_WHAT YOU WILL DO:_
Return the number of lines that include the string "from", without any other text.

_SUPPLIED MATERIAL:_
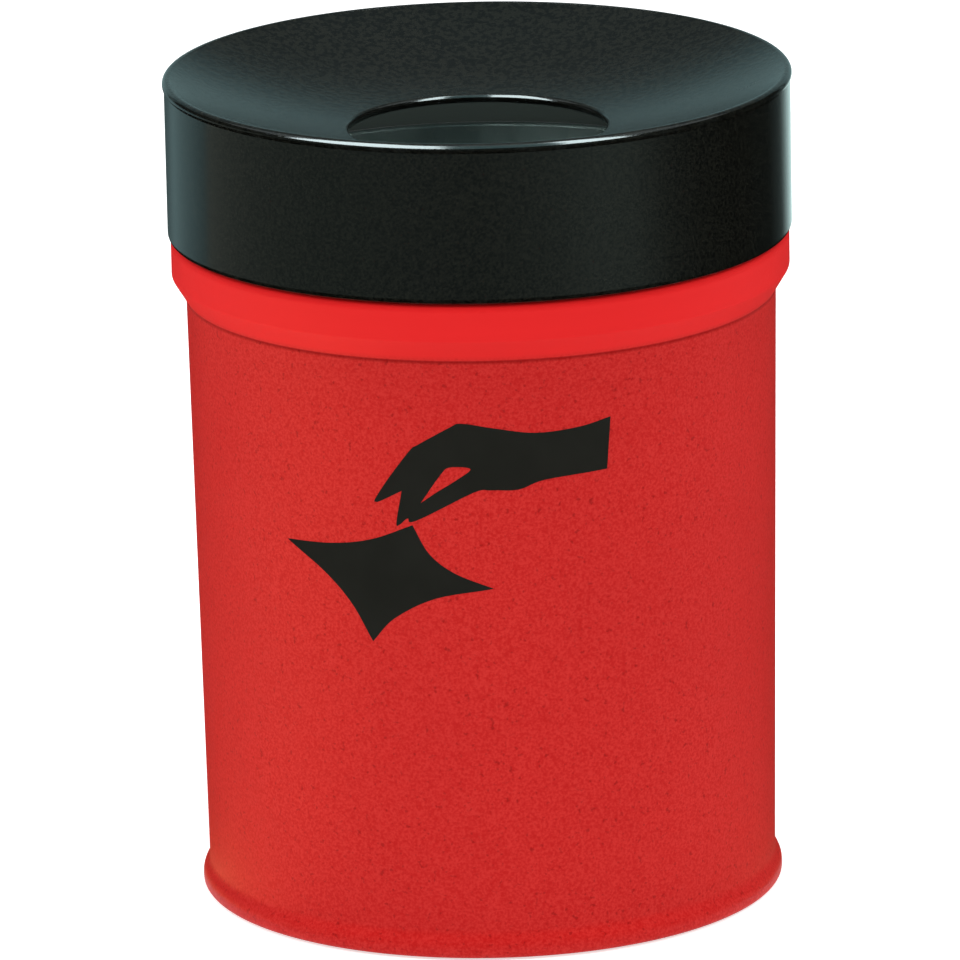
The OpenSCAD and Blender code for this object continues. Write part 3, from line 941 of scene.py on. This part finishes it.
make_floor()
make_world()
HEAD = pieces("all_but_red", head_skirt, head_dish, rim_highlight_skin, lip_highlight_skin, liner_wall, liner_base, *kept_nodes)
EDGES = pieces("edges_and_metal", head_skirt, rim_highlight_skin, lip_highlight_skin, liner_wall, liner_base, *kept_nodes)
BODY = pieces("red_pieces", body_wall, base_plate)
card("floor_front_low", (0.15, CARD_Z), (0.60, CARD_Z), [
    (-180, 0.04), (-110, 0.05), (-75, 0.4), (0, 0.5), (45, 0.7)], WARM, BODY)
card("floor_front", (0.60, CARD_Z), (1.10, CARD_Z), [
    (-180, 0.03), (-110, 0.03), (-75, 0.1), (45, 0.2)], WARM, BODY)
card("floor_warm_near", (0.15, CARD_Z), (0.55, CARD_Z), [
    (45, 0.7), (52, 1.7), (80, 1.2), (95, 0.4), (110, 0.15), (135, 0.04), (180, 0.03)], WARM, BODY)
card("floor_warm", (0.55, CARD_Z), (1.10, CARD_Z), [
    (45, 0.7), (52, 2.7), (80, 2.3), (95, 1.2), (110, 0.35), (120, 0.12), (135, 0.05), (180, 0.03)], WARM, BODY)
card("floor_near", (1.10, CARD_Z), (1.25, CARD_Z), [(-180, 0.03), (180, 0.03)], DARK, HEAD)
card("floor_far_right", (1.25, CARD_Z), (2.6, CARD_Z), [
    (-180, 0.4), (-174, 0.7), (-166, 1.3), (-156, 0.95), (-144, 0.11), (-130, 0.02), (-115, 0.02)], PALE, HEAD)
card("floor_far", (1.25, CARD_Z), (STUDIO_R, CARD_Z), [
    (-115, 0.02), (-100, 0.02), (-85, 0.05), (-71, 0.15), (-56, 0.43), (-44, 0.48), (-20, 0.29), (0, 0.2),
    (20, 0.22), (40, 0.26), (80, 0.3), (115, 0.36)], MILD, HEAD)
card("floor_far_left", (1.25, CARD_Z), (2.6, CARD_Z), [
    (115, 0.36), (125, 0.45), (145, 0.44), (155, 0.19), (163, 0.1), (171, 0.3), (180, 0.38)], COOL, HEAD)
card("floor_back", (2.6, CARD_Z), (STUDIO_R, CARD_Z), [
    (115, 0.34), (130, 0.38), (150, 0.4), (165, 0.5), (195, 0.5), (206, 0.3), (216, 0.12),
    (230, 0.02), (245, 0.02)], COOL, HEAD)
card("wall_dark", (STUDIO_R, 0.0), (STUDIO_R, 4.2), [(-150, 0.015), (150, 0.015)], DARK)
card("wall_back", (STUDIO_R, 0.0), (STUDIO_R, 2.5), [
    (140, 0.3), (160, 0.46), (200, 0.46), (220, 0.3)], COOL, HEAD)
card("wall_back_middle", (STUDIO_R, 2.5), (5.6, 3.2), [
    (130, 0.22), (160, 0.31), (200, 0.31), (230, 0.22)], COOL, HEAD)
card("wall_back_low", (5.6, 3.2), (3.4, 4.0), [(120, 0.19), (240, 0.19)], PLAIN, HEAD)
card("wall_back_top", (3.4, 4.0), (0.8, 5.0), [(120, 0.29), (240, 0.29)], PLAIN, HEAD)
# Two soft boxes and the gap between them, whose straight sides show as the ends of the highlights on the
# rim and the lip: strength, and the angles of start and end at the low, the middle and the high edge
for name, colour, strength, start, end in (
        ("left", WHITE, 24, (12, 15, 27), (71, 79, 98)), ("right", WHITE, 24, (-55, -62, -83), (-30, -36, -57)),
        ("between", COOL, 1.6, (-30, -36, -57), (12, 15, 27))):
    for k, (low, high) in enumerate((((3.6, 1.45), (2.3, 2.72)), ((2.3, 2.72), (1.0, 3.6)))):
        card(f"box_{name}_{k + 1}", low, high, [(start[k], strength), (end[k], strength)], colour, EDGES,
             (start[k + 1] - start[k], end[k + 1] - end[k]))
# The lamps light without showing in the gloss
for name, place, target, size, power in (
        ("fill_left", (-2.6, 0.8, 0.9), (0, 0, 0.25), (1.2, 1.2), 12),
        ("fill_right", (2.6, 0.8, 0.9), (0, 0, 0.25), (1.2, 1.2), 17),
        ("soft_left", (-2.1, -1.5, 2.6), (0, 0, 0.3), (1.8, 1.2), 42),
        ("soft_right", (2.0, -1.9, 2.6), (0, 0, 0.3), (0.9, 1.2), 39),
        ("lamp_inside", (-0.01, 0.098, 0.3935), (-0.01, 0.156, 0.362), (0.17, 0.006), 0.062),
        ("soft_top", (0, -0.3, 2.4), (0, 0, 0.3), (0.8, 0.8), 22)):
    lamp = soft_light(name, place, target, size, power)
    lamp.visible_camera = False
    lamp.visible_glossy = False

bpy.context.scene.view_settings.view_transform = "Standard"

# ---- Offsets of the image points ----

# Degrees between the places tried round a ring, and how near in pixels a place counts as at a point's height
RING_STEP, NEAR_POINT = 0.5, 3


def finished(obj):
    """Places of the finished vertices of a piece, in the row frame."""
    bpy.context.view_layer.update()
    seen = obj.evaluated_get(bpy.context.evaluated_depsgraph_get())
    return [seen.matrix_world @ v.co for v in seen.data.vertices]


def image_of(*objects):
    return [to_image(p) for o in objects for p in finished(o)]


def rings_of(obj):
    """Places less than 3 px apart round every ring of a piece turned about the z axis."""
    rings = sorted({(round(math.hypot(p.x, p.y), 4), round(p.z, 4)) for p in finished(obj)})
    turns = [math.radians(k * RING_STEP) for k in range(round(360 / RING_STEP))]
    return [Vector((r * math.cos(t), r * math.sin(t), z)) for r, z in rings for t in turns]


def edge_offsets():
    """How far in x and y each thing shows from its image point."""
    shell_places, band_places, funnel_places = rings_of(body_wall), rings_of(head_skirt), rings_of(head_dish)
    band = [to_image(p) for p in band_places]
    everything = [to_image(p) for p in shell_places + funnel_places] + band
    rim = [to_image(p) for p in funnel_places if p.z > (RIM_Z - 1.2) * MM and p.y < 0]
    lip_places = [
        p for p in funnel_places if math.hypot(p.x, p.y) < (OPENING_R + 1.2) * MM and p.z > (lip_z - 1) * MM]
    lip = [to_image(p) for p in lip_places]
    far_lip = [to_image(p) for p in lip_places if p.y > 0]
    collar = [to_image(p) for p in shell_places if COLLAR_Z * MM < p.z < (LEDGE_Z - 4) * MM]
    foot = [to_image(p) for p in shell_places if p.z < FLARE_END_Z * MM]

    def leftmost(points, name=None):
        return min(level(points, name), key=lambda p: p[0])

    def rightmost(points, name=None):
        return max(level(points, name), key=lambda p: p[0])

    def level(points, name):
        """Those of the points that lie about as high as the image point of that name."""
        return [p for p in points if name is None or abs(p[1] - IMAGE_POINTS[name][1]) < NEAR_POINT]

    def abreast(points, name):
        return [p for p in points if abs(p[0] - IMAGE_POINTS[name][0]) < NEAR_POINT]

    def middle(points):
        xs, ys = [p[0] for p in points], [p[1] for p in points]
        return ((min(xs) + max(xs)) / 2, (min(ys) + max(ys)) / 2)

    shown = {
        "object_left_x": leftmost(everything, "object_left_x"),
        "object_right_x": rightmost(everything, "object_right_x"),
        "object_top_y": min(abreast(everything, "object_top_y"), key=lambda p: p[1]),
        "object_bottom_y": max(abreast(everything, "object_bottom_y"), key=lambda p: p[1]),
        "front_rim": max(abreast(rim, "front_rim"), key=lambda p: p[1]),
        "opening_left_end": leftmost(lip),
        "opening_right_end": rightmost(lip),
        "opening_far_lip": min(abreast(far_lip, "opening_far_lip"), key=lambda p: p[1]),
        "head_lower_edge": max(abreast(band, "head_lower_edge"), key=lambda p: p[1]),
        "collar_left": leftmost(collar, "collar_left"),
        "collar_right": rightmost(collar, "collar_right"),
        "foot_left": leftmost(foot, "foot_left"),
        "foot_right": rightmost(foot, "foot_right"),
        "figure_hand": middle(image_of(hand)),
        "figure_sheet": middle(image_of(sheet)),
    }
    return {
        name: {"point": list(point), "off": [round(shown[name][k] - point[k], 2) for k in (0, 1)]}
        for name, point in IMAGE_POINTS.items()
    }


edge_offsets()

_SOLUTION FOR THIS EXERCISE:_
2